# Dental in ASC



## SLELISON (May 28, 2008)

Hello everyone!  Does anyone here code for Dental procedures performed in their ASC?  We have a few Oral Surgeons that are going to start doing procedures in our facility and I have never coded dental before so I need some guidence.  Thanks everyone!

Sheri


----------



## smcbroom (May 28, 2008)

I work at an ASC that performs oral rehabilitation  for dental caries and abscessed teeth, etc.  We don't do much more than that for dentals as of right now.  I'm new to the dental arena since I came from a very diversified multi-specialty ASC so I'm still learning myself but so far when we have done these, it has been for a basic procedure under general anesthesia.  I may be able to assist you in something if you want to shoot it my way.

Susan


----------



## SLELISON (May 28, 2008)

I had the dental office fax over a sample op note of what they would perform and it looks like they are doing dental caries and restoration of teeth with pulpal therapy and fillings.  If these look familiar to you, I would love to know how you code them.  Do you use HCPC or CPT codes?  Is there a dental coding book I would need to get?

Thanks
Sheri


----------



## amitjoshi4 (May 29, 2008)

I work for ASC and i prefer using unlisted 41899 for all dental restoration procedures with appropriate comments.
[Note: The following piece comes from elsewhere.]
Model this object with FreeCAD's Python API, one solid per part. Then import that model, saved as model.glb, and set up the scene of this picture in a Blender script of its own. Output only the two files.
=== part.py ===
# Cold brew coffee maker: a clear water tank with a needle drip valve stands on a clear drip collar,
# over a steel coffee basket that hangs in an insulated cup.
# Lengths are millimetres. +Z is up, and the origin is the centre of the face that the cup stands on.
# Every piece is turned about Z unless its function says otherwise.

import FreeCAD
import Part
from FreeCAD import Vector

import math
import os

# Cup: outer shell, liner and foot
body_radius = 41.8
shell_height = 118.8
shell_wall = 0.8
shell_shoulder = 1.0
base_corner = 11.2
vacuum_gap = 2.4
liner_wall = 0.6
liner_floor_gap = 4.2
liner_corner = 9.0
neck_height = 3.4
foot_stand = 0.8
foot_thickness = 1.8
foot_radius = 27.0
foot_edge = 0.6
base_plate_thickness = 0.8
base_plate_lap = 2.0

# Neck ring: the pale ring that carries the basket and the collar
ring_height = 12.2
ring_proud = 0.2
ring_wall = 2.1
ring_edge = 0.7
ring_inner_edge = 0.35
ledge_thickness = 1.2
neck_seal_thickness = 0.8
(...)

The Dx most of the times have a nervous disorder , so never rule out those Dx.


----------



## smcbroom (May 29, 2008)

the same goes with us, so far I have only used 41899 for oral rehabilitation and most of the time we use ICD-9 codes 521.00 (carious teeth), 522.5 (abscessed teeth, if appropriate) and 300.09 (situational anxiety) which helps justify the need for general anesthesia in an ASC.  I do not know about any dental books but I will ask another resource that I have and let you know what I find out since I'm new to dental procedures also.

Hope some of this info helps!


----------